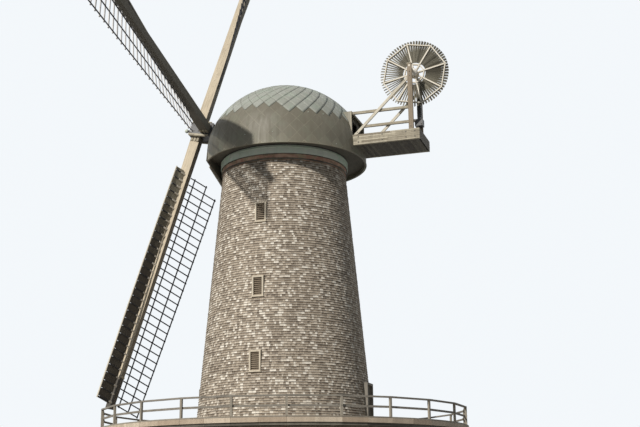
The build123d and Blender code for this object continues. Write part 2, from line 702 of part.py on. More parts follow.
def strip(edges, s_low, s_high, n_low, n_high, stations=4):
    """Long strip that follows the sail's twist; edges gives its two sides at a place along the sail."""
    sections = []
    for i in range(stations + 1):
        s = s_low + (s_high - s_low) * i / stations
        t_low, t_high = edges(s)
        section = ((t_low, n_low), (t_high, n_low), (t_high, n_high), (t_low, n_high))
        corners = [sail_point(s, t, n) for t, n in section]
        sections.append(make_face(Polyline(*corners, close=True)))
    return loft(sections, ruled=True)


def bar_places():
    return [FIRST_BAR + BAR_PITCH * i for i in range(BAR_COUNT)]


def sail_bars(i, spans):
    """A bar at each place along sail i, cut flush with the stock that it passes through."""
    place = Pos(0, bar_plane(i), 0)
    return [place * sail_bar(s, *span) - stock(i) for s, span in zip(bar_places(), spans)]


def lattice(i):
    """Bars and long laths of sail i on its trailing side, pointing up."""
    places = bar_places()
    reaches = [LATH_OFFSETS[1] if k < CLEAR_CORNER_BARS else LATH_OFFSETS[2] for k in range(BAR_COUNT)]
    pieces = sail_bars(i, [(0.0, reach + BAR_OVERHANG) for reach in reaches])
    near = BAR_DEPTH / 2 - LATH_OVERLAP
    for offset in LATH_OFFSETS:
        first = places[CLEAR_CORNER_BARS] if offset == LATH_OFFSETS[-1] else places[0]
        lath = strip(lambda s: (offset - LATH_WIDTH / 2, offset + LATH_WIDTH / 2), first - LATH_OVERHANG,
                     places[-1] + LATH_OVERHANG, near, near + LATH_DEPTH)
        pieces.append(Pos(0, bar_plane(i), 0) * lath)
    return pieces[0].fuse(*pieces[1:])


def board_edges(s):
    """Sides of the leading board, which widens and closes up to the stock towards the tip."""
    inner = BOARD_ROOT_INNER + (BOARD_TIP_INNER - BOARD_ROOT_INNER) * share_out(s)
    width = BOARD_ROOT_WIDTH + (BOARD_TIP_WIDTH - BOARD_ROOT_WIDTH) * share_out(s)
    return -(inner + width), -inner


def windboard(i):
    """Leading board of sail i on the short ends of the bars."""
    places = bar_places()
    near = -BAR_DEPTH / 2 + LATH_OVERLAP
    board = strip(board_edges, places[0] - BOARD_ROOT_OVERHANG, places[-1] + BOARD_TIP_OVERHANG,
                  near - BOARD_THICKNESS, near, BOARD_LENGTHS)
    edges = [board_edges(s) for s in places]
    stubs = sail_bars(i, [(inner + (outer - inner) * STUB_COVER, 0.0) for outer, inner in edges])
    return (Pos(0, bar_plane(i), 0) * board).fuse(*stubs)


# Fantail wheel, modelled in its own plane with the axle along its Z
def fan_place():
    """Frame of the wheel at rest, with a corner a little above level."""
    return Pos(0, FAN_POST_Y, FAN_AXLE_Z) * Rot(0, 90, 0) * Rot(0, 0, FAN_PHASE)


def fan_octagon(radius):
    """Frame of straight bars with its corners on the spokes."""
    outer = RegularPolygon(radius + FAN_RING_BAR / 2, FAN_SPOKES)
    return extrude(outer - RegularPolygon(radius - FAN_RING_BAR / 2, FAN_SPOKES), FAN_FRAME_DEPTH / 2, both=True)


def fan_frame(slats):
    """Two octagons and the spokes, fitted round the hub and slotted for the slats."""
    length = FAN_RING_R - FAN_HUB_R + FAN_RING_BAR / 2
    spoke = Pos(FAN_HUB_R + length / 2, 0, 0) * Box(length, FAN_SPOKE, FAN_FRAME_DEPTH)
    wheel = fan_octagon(FAN_RING_R).fuse(fan_octagon(FAN_INNER_R), *around(spoke, FAN_SPOKES))
    return wheel - Cylinder(FAN_HUB_R, FAN_HUB_LENGTH) - slats


def fan_axle():
    """Axle with its broad hub, running in both bearings."""
    return fan_place() * (Cylinder(FAN_AXLE_R, 2 * STAGE_HALF_WIDTH) + Cylinder(FAN_HUB_R, FAN_HUB_LENGTH))


def fan_slats():
    """Narrow pitched slats between the spokes, through the bars of the outer octagon."""
    r_in = FAN_INNER_R + SLAT_INSET
    slat = Pos((r_in + FAN_TIP_R) / 2, 0, 0) * Rot(SLAT_PITCH, 0, 0)
    slat = slat * Box(FAN_TIP_R - r_in, SLAT_WIDTH, SLAT_THICKNESS)
    step = 360.0 / FAN_SPOKES / SLATS_PER_SECTOR
    return around(slat, FAN_SPOKES * SLATS_PER_SECTOR, step / 2)


def write(name, shapes):
    """Writes one node as a STEP file."""
    if not isinstance(shapes, (list, tuple)):
        shapes = [shapes]
    solids = [solid for shape in shapes for solid in shape.solids()]
    export_step(Compound(children=solids) if len(solids) > 1 else solids[0], f"parts/{name}.step")


def write_tower():
    write("foundations", foundations())
    for i, name in enumerate(("base_wall", "lower_wall", "middle_wall", "upper_wall")):
        write(name, wall_level(i))
    write("tower_floors", [boarded_floor(level) for level in FLOOR_LEVELS])
    write("window_frames", [window_frame(*place) for place in window_places()])
    write("window_louvres", [louvre_leaf(*place) for place in window_places()])
    write("door_frames", [door_frame(*place) for place in door_places()])
    write("door_leaves", [door_leaf(*place) for place in door_places()])
    write("frieze_band", frieze())
    write("curb_band", curb_band())
    write("curb_track", curb_track())


def write_gallery():
    write("gallery_deck", gallery_deck())
    write("gallery_rim", gallery_rim())
    write("gallery_bearers", gallery_bearers())
    write("gallery_ring_beam", gallery_ring_beam())
    write("gallery_posts", gallery_posts())
    write("rail_posts", rail_posts())
    write("gallery_rails", gallery_rails())


def write_cap():
    write("dome", dome())
    write("cap_front", cap_front())
    write("cap_soffit", soffit())
    write("cap_live_ring", live_ring())
    write("cap_floor", cap_floor())
    write("stage_beams", stage_beams())
    write("stage_deck", stage_deck())
    write("stage_porch", porch())
    write("rear_wall", rear_wall())
    write("fan_posts", fan_posts())
    write("fan_bearings", fan_bearings())
    write("fan_drive", fan_drive())
    write("fan_braces", fan_braces())
    write("stage_handrails", stage_handrails())
    write("shaft_beams", shaft_beams())


def write_sails():
    write("windshaft", windshaft())
    write("poll_end", poll_end())
    for first, name in enumerate(("outer", "inner")):
        frame, board = lattice(first), windboard(first)
        places = [shaft_place() * sail_turn(i) for i in (first, first + 2)]
        write(f"stock_{name}", places[0] * stock(first))
        write(f"sail_lattices_{name}", [place * frame for place in places])
        write(f"sail_windboards_{name}", [place * board for place in places])


def write_fantail():
    slats = fan_slats()
    write("fan_axle", fan_axle())
    write("fan_frame", fan_place() * fan_frame(slats))
    write("fan_slats", [fan_place() * slat for slat in slats])


write_tower()
write_gallery()
write_cap()
write_sails()
write_fantail()
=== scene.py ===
"""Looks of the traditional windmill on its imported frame: shingles, copper, boards, straps and bolts."""

from math import asin, atan2, cos, pi, radians, sin, sqrt, tan

import bmesh
import bpy
import numpy as np
from mathutils import Matrix, Vector


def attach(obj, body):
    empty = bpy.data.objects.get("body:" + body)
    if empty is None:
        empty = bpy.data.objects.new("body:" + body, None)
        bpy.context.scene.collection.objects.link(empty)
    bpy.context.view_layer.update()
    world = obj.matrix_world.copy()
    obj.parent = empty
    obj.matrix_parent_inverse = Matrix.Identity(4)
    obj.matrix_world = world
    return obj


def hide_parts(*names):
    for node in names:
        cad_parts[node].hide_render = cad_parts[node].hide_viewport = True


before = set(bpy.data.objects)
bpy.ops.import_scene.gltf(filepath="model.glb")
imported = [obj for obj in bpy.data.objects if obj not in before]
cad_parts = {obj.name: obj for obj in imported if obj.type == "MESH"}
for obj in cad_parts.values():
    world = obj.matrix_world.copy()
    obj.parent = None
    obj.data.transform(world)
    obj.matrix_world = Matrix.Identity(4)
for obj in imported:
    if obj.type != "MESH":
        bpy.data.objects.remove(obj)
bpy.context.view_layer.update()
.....
Task description:
Both the line with "fan_place() * fan_frame(slats))" and the line with "obj.parent = None" belong in the answer; write them out exactly, with every line between.

The result:
    write("fan_frame", fan_place() * fan_frame(slats))
    write("fan_slats", [fan_place() * slat for slat in slats])


write_tower()
write_gallery()
write_cap()
write_sails()
write_fantail()
=== scene.py ===
"""Looks of the traditional windmill on its imported frame: shingles, copper, boards, straps and bolts."""

from math import asin, atan2, cos, pi, radians, sin, sqrt, tan

import bmesh
import bpy
import numpy as np
from mathutils import Matrix, Vector


def attach(obj, body):
    empty = bpy.data.objects.get("body:" + body)
    if empty is None:
        empty = bpy.data.objects.new("body:" + body, None)
        bpy.context.scene.collection.objects.link(empty)
    bpy.context.view_layer.update()
    world = obj.matrix_world.copy()
    obj.parent = empty
    obj.matrix_parent_inverse = Matrix.Identity(4)
    obj.matrix_world = world
    return obj


def hide_parts(*names):
    for node in names:
        cad_parts[node].hide_render = cad_parts[node].hide_viewport = True


before = set(bpy.data.objects)
bpy.ops.import_scene.gltf(filepath="model.glb")
imported = [obj for obj in bpy.data.objects if obj not in before]
cad_parts = {obj.name: obj for obj in imported if obj.type == "MESH"}
for obj in cad_parts.values():
    world = obj.matrix_world.copy()
    obj.parent = None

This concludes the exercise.